I must say I found Priyanka Vadra's guest appearance, pitching for her brother, at a time when the people of India were still reacting with horror and disgust at her husband Robert's Vadra's dacoities of the nation, a little odd. But what shocked me greatly was her utterly uncivilised response to the exceedingly gentlemanly and civil sentiments that Modi expressed for her in his interview with Doordarshan, which were censored. This is what he is reported to have said: "Any daughter for her brother and mother's victory will do everything. A daughter is after all a daughter, if she does not work for her mother, whom will she do it for? It is her right to work for her mother, to work for her brother. If she hurls ten more curses, then too a daughter is a daughter and as a daughter, whatever she does, I won't be angry at her." The media of course made every effort to distort his original and censored statement, extracted a crude and vulgar response from Priyanka, showing her in exceedingly uncultured light, and it became breaking news for the day. Doordarshan's conduct confirms that it remains as infantile as it was during the Emergency.
Equally vulgar have been Mamata Banerjee's outbursts against Modi. I am informed that she has been particularly rattled ever since her state Intelligence Bureau reported to her that the BJP is going to emerge as a serious political force in the state after 16 May.
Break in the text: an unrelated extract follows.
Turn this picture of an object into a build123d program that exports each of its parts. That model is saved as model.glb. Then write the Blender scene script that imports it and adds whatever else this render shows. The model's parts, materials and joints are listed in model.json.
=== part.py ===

The BJP vote share is expected to rise from 6% in the last elections to 15%, cutting into the TMC's middle class and urban votes and perhaps benefiting the Left Front candidates. Naturally, Mamata is extremely concerned, and hence extremely abusive.
The signals are clear. The growing cracks at the Centre have now come completely splayed and splinters are flying in various directions. The NCP, and even the National Conference, former ally of the NDA, are speaking in different voices. The UPA has succeeded in its self-destruction. The penance it must perform for its devastation and plunder of India, will hopefully commence soon. And a new dawn shall break for our country.